(Records with modeling code)
- - - - -
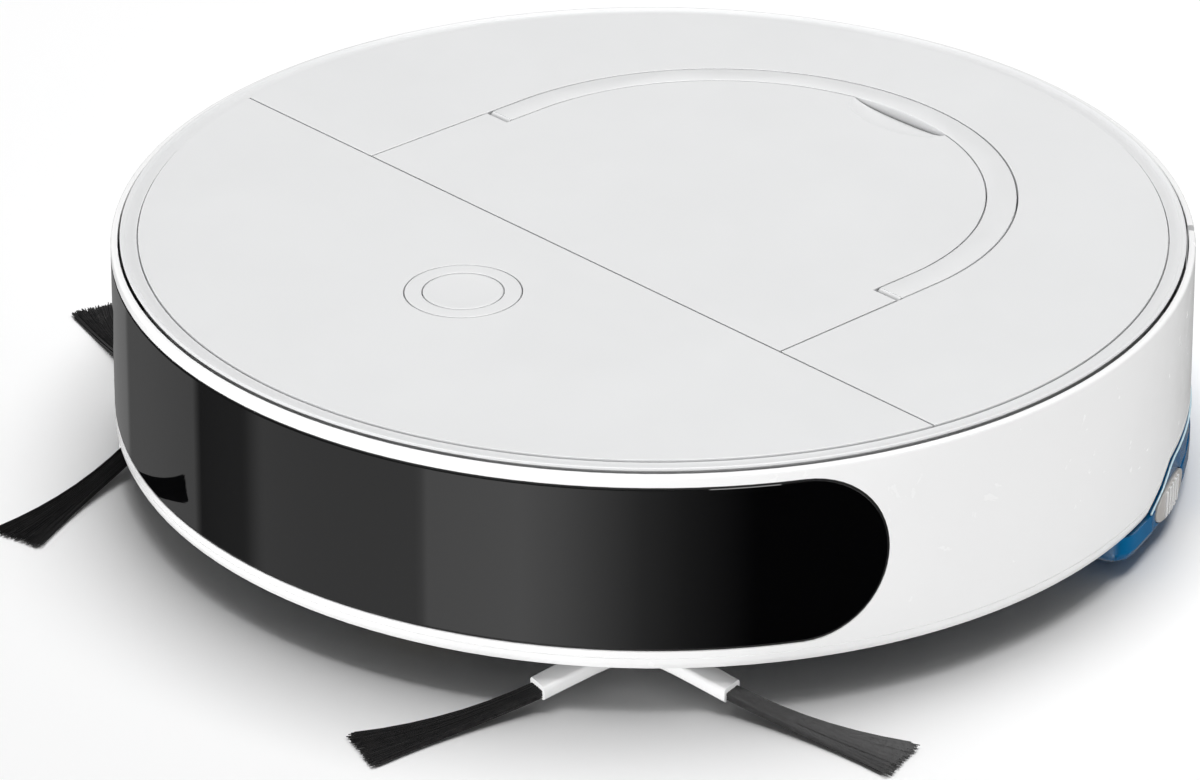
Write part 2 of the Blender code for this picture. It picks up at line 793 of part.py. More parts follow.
# ---------------------------------------------------------------- main roller
fins = []
FIN_COUNT = 6
for i in range(FIN_COUNT):
    for share, radius in ((0.0, 12.0), (0.30, 12.0), (0.36, 21.2), (0.48, 21.2), (0.54, 12.0)):
        angle = 2 * math.pi * (i + share) / FIN_COUNT
        fins.append((ROLLER_Y + radius * math.cos(angle), ROLLER_Z + radius * math.sin(angle)))
roller = finish(
    "main_roller",
    Solid().rings([[(x, y, z) for y, z in fins] for x in (-78.0, 78.0)], False, True),
    BRISTLE,
    origin=(0.0, ROLLER_Y, ROLLER_Z),
    smooth=False,
)
add(roller, cylinder(3.0, -84.4, 84.4, (ROLLER_Y, ROLLER_Z), 20, "x"))
guard = finish(
    "roller_guard",
    box((-90.0, 90.0), (-28.0, 33.6), (11.9, 13.7)),
    DARK_PLASTIC,
    smooth=False,
)
cut(guard, box((-80.5, 80.5), (-18.6, 28.0), (8.0, 18.0)))

# ---------------------------------------------------------------- side brushes
TUFT_ROWS = (
    (28.4, 6.4, 5.7, 8.3),
    (45.0, 8.2, 3.8, 6.0),
    (62.0, 11.0, 1.9, 3.9),
    (76.0, 14.5, 0.8, 2.4),
    (BRUSH_LENGTH, 18.0, 0.4, 1.5),
)
for side, word in ((1, "right"), (-1, "left")):
    centre = (side * BRUSH_XY[0], BRUSH_XY[1])
    hub_profile = [
        (0, 8.4),
        (7.5, 8.4),
        (9.5, 9.6),
        (9.5, 13.0),
        (8.8, 13.6),
        (3.0, 13.6),
        (3.0, 10.0),
        (0, 10.0),
    ]
    hub = finish(
        f"side_brush_hub_{word}",
        turned(hub_profile, 20, centre),
        GLOSS_WHITE,
        origin=(*centre, 8.4),
    )
    for number, degrees in enumerate(BRUSH_ANGLES[word], 1):
        angle = math.radians(degrees)
        along = Vector((math.cos(angle), math.sin(angle), 0.0))
        across = Vector((-math.sin(angle), math.cos(angle), 0.0))
        middle = Vector((*centre, 0.0))

        def section(reach, width, low, high):
            base = middle + along * reach
            corners = []
            for sideways, z in ((-0.5, low), (0.5, low), (0.5, high), (-0.5, high)):
                point = base + across * width * sideways
                corners.append((point.x, point.y, z))
            return corners

        add(hub, Solid().rings(
            [section(4.5, 8.6, 8.9, 12.6), section(16.0, 8.2, 7.4, 11.6), section(28.0, 7.4, 5.2, 9.0)],
            False,
            True,
        ))
        finish(
            f"side_brush_tuft_{word}_{number}",
            Solid().rings([section(*row) for row in TUFT_ROWS], False, True),
            BRISTLE,
            origin=(*centre, 8.4),
            smooth=False,
        )

# ---------------------------------------------------------------- water tank and mop
def tank_outline(radius, front, corner=9.0):
    """A disc cut by a straight front edge, with rounded front corners."""
    start = math.degrees(math.acos(-front / radius))
    bend = math.degrees(corner / radius)
    tip = Vector(at_azimuth(radius, start))
    on_chord = tip - Vector((corner, 0.0))
    on_arc = Vector(at_azimuth(radius, start + bend))
    right = []
    for i in range(5):
        t = i / 4
        point = on_chord * (1 - t) ** 2 + tip * 2 * t * (1 - t) + on_arc * t * t
        right.append(tuple(point))
    arc = 36
    sweep = 360.0 - 2 * (start + bend)
    rear = [at_azimuth(radius, start + bend + sweep * i / arc) for i in range(1, arc)]
    return right + rear + [(-x, y) for x, y in reversed(right)]


def rest_radius(z):
    return TANK_RADIUS - 0.4 * (z - 8.0) / 16.0 if z > 8.0 else TANK_RADIUS


tank_rows = [(3.2, 6.0), (4.0, 3.0), (5.6, 1.0), (8.0, 0.0), (13.4, 0.15)]
tank = finish(
    "water_tank",
    loft([(z, tank_outline(TANK_RADIUS - i, TANK_FRONT + i * 0.4)) for z, i in tank_rows]),
    TANK_BLUE,
)
rim_line = [(a + 0.9, z - 0.45) for a, z in FOOT_LINE[1:]]
rim_columns = [(a, 9.0, z) for a, z in rim_line]
rim_columns += [(120.0 + 4.0 * i, 9.0, REAR_FOOT - 0.45) for i in range(31)]
rim_columns += [(360.0 - a, low, high) for a, low, high in reversed(rim_columns[: len(rim_line)])]
upper = disc_outline(158.9, TANK_FRONT + 0.6, 180.0)
upper = [(max(-TANK_UPPER_HALF, min(TANK_UPPER_HALF, x)), y) for x, y in upper]
add(
    tank,
    prism(upper, 12.0, 22.35),
    curved_plate(rim_columns, lambda z: rest_radius(z) - 0.25, lambda z: 152.0),
)
release_columns = []
for share in (-0.99, -0.9, -0.7, -0.35, 0.0, 0.35, 0.7, 0.9, 0.99):
    release_columns.append((share, math.sqrt(1 - share * share)))


def release_plate(side, margin, outer, inner):
    columns = []
    for share, height in release_columns:
        azimuth = RELEASE_AZIMUTH + share * (RELEASE_HALF[0] + margin * 0.35)
        half = height * (RELEASE_HALF[1] + margin)
        columns.append((azimuth, RELEASE_Z - half, RELEASE_Z + half))
    if side < 0:
        columns = [(-a, low, high) for a, low, high in reversed(columns)]
    return curved_plate(columns, outer, inner)


cut(
    tank,
    release_plate(1, 0.4, lambda z: 175.0, lambda z: 156.8),
    release_plate(-1, 0.4, lambda z: 175.0, lambda z: 156.8),
    prism(disc_outline(151.0, 42.5, 180.0, 60), 0.0, 6.2),
    prism(disc_outline(146.0, 42.0, 180.0, 48), 8.4, 20.4),
    cylinder(7.0, 18.0, 25.0, (0.0, 132.0), 24),
)
plug_profile = [(0, 18.6), (6.0, 18.6), (6.7, 20.2), (6.7, 22.4), (0, 22.4)]
finish("tank_plug", turned(plug_profile, 28, (0.0, 132.0)), RUBBER)
for side, word in ((1, "right"), (-1, "left")):
    x, y = at_azimuth(163.0, side * RELEASE_AZIMUTH)
    finish(
        f"release_button_{word}",
        release_plate(side, 0.0, lambda z: 167.2, lambda z: 159.6),
        BUTTON_GREY,
        origin=(x, y, RELEASE_Z),
    )
finish("mop_plate", prism(disc_outline(150.4, 43.2, 180.0, 60), 3.3, 5.9), DARK_PLASTIC)
finish("mop_cloth", prism(disc_outline(149.0, 44.0, 180.0, 60), 0.35, 3.0), CLOTH)
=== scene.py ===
"""Finish, light and fine detail of a robotic floor cleaner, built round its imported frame.

Sizes are in millimetres in the machine's own coordinates: the origin is on the floor under the centre
of the round body, the front faces -Y, and azimuths are degrees from the front, growing towards +X.
"""

import json
import math

import bmesh
import bpy
from mathutils import Matrix, Vector

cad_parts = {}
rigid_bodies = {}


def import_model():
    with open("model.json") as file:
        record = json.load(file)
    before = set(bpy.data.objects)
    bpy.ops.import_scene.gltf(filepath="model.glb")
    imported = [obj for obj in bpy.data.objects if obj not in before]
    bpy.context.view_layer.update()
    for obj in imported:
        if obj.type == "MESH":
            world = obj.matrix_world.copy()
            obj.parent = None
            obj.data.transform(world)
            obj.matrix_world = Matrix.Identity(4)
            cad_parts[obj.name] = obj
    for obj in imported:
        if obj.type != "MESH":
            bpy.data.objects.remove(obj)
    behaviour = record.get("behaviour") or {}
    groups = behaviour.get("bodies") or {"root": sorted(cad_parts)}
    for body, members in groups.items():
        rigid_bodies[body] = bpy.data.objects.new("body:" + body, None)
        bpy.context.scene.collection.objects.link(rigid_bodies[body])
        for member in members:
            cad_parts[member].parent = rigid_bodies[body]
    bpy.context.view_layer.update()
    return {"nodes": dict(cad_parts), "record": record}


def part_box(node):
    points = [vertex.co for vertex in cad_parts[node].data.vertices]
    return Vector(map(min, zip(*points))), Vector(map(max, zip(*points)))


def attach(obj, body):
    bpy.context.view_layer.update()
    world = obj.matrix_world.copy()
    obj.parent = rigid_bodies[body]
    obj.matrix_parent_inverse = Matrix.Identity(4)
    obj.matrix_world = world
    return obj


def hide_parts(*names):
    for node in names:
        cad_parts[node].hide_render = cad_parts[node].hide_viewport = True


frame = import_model()

MM = 0.001
ring_low, ring_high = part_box("top_ring")
CENTRE = Vector(((ring_low.x + ring_high.x) / 2, (ring_low.y + ring_high.y) / 2, 0.0))

WALL_RIM = 165.05
WALL_FOOT = 166.55
TOP = 75.6
PANEL_LOW = 73.4
PANEL_RADIUS = 156.7
SEAM_Y = -35.4
D_CENTRE_Y = 29.0
LID_HALF = 91.2
LID_INNER = 81.7
BUTTON_Y = -76.7
WINDOW_REACH = 70.4
WINDOW_Z = (20.3, 70.9)
BUMPER_END = 134.0
REAR_START = 135.3
REAR_FOOT = 23.1
TANK_RADIUS = 167.0
RELEASE_AZIMUTH = 115.7
BRUSH_XY = (104.1, -103.6)
BRUSH_ANGLES = {"right": (-104.6, 15.4, 135.4), "left": (-73.5, 166.5, 46.5)}
BRUSH_LENGTH = 87.5
WHEEL = (105.6, -3.0, 33.0)
ROLLER = (5.0, 22.4)


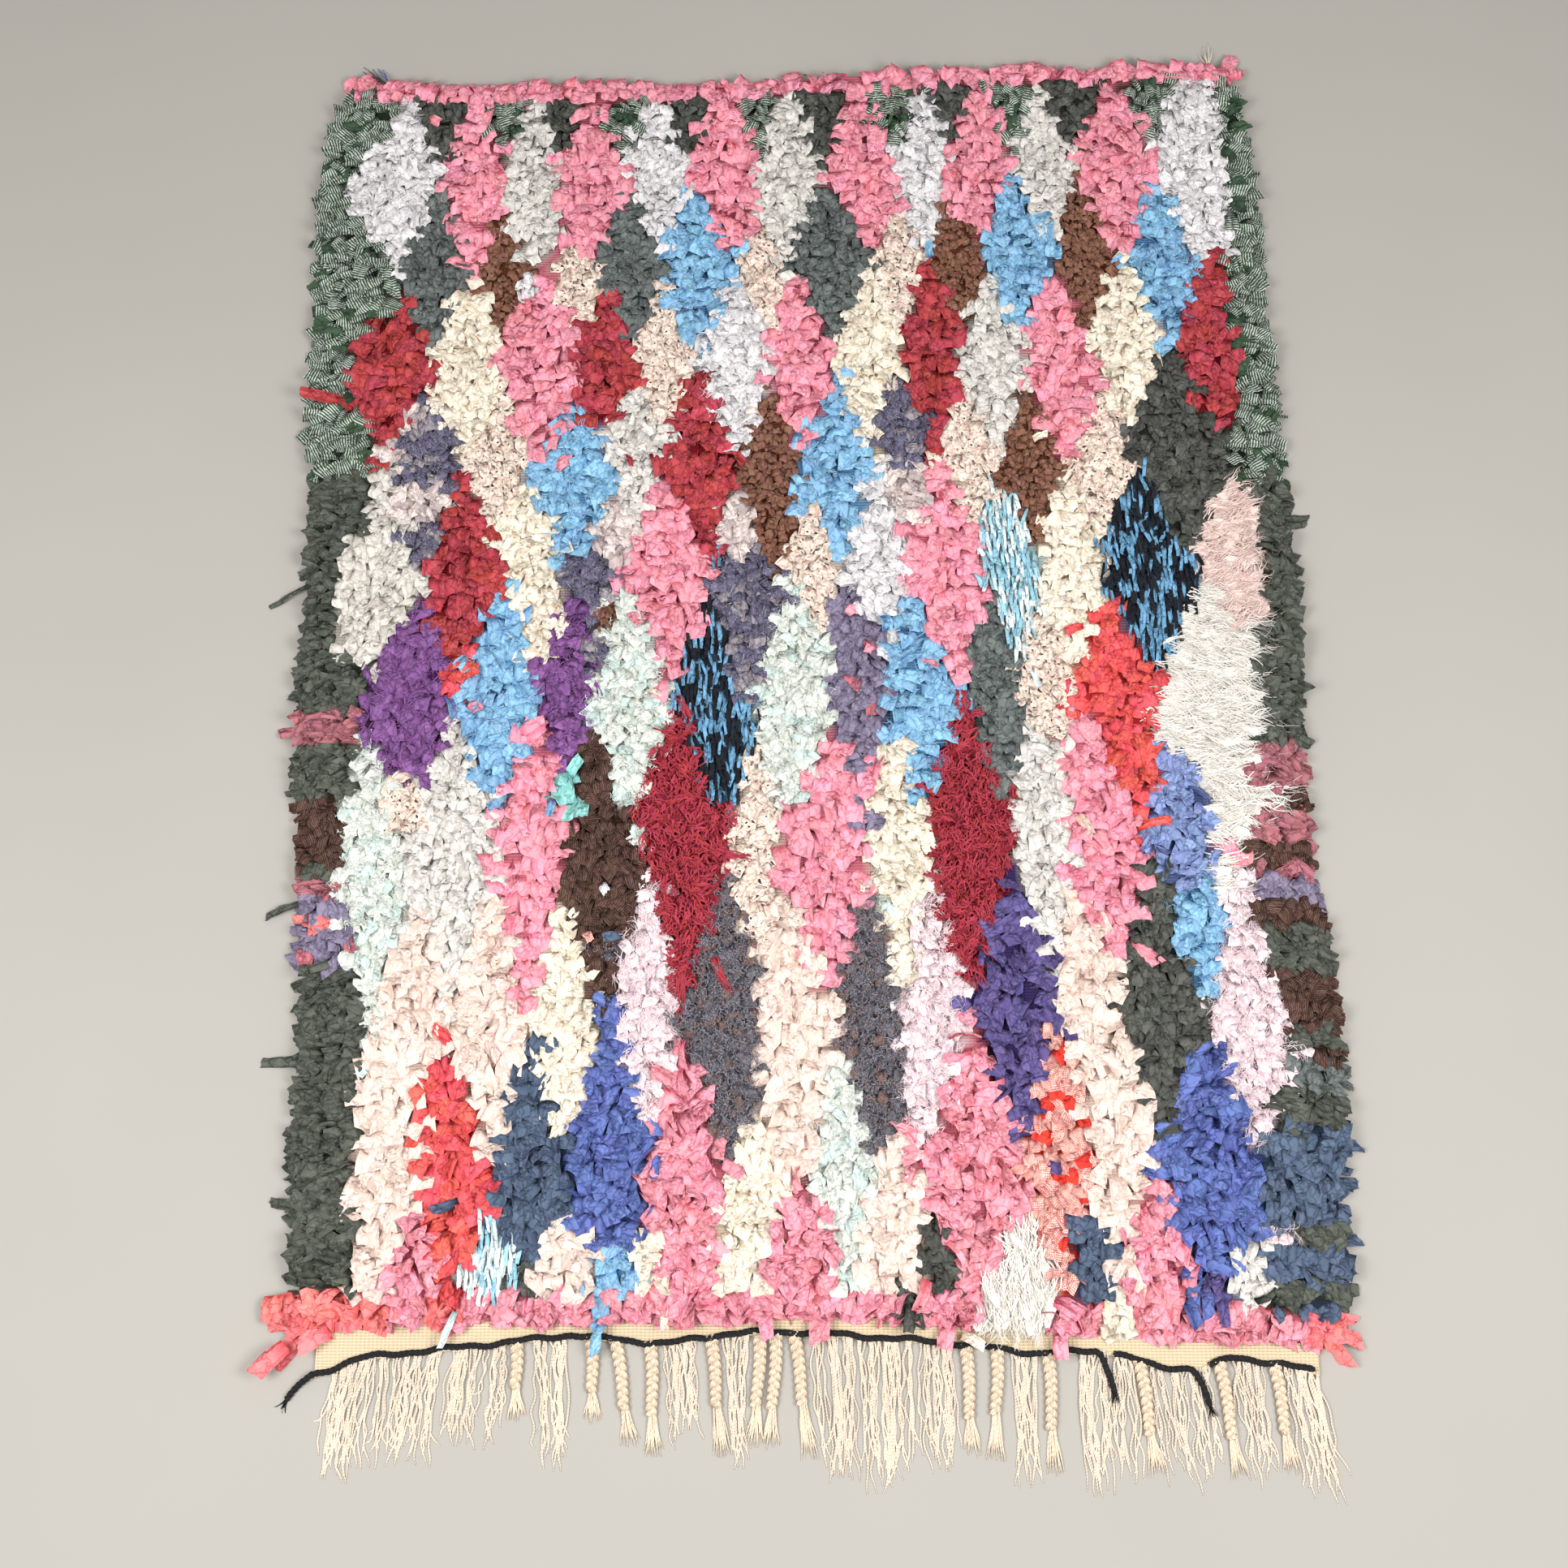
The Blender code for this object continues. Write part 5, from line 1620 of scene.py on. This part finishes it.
- - - - -
> WRITTEN EXERCISE:
Your task is to reproduce exactly the lines beginning at the line containing "(0.0, 132.0)), RUBBER)" and ending at the line containing "bpy.data.objects.remove(obj)", inclusive.

> SOLUTION TO THE PROBLEM:
finish("tank_plug", turned(plug_profile, 28, (0.0, 132.0)), RUBBER)
for side, word in ((1, "right"), (-1, "left")):
    x, y = at_azimuth(163.0, side * RELEASE_AZIMUTH)
    finish(
        f"release_button_{word}",
        release_plate(side, 0.0, lambda z: 167.2, lambda z: 159.6),
        BUTTON_GREY,
        origin=(x, y, RELEASE_Z),
    )
finish("mop_plate", prism(disc_outline(150.4, 43.2, 180.0, 60), 3.3, 5.9), DARK_PLASTIC)
finish("mop_cloth", prism(disc_outline(149.0, 44.0, 180.0, 60), 0.35, 3.0), CLOTH)
=== scene.py ===
"""Finish, light and fine detail of a robotic floor cleaner, built round its imported frame.

Sizes are in millimetres in the machine's own coordinates: the origin is on the floor under the centre
of the round body, the front faces -Y, and azimuths are degrees from the front, growing towards +X.
"""

import json
import math

import bmesh
import bpy
from mathutils import Matrix, Vector

cad_parts = {}
rigid_bodies = {}


def import_model():
    with open("model.json") as file:
        record = json.load(file)
    before = set(bpy.data.objects)
    bpy.ops.import_scene.gltf(filepath="model.glb")
    imported = [obj for obj in bpy.data.objects if obj not in before]
    bpy.context.view_layer.update()
    for obj in imported:
        if obj.type == "MESH":
            world = obj.matrix_world.copy()
            obj.parent = None
            obj.data.transform(world)
            obj.matrix_world = Matrix.Identity(4)
            cad_parts[obj.name] = obj
    for obj in imported:
        if obj.type != "MESH":
            bpy.data.objects.remove(obj)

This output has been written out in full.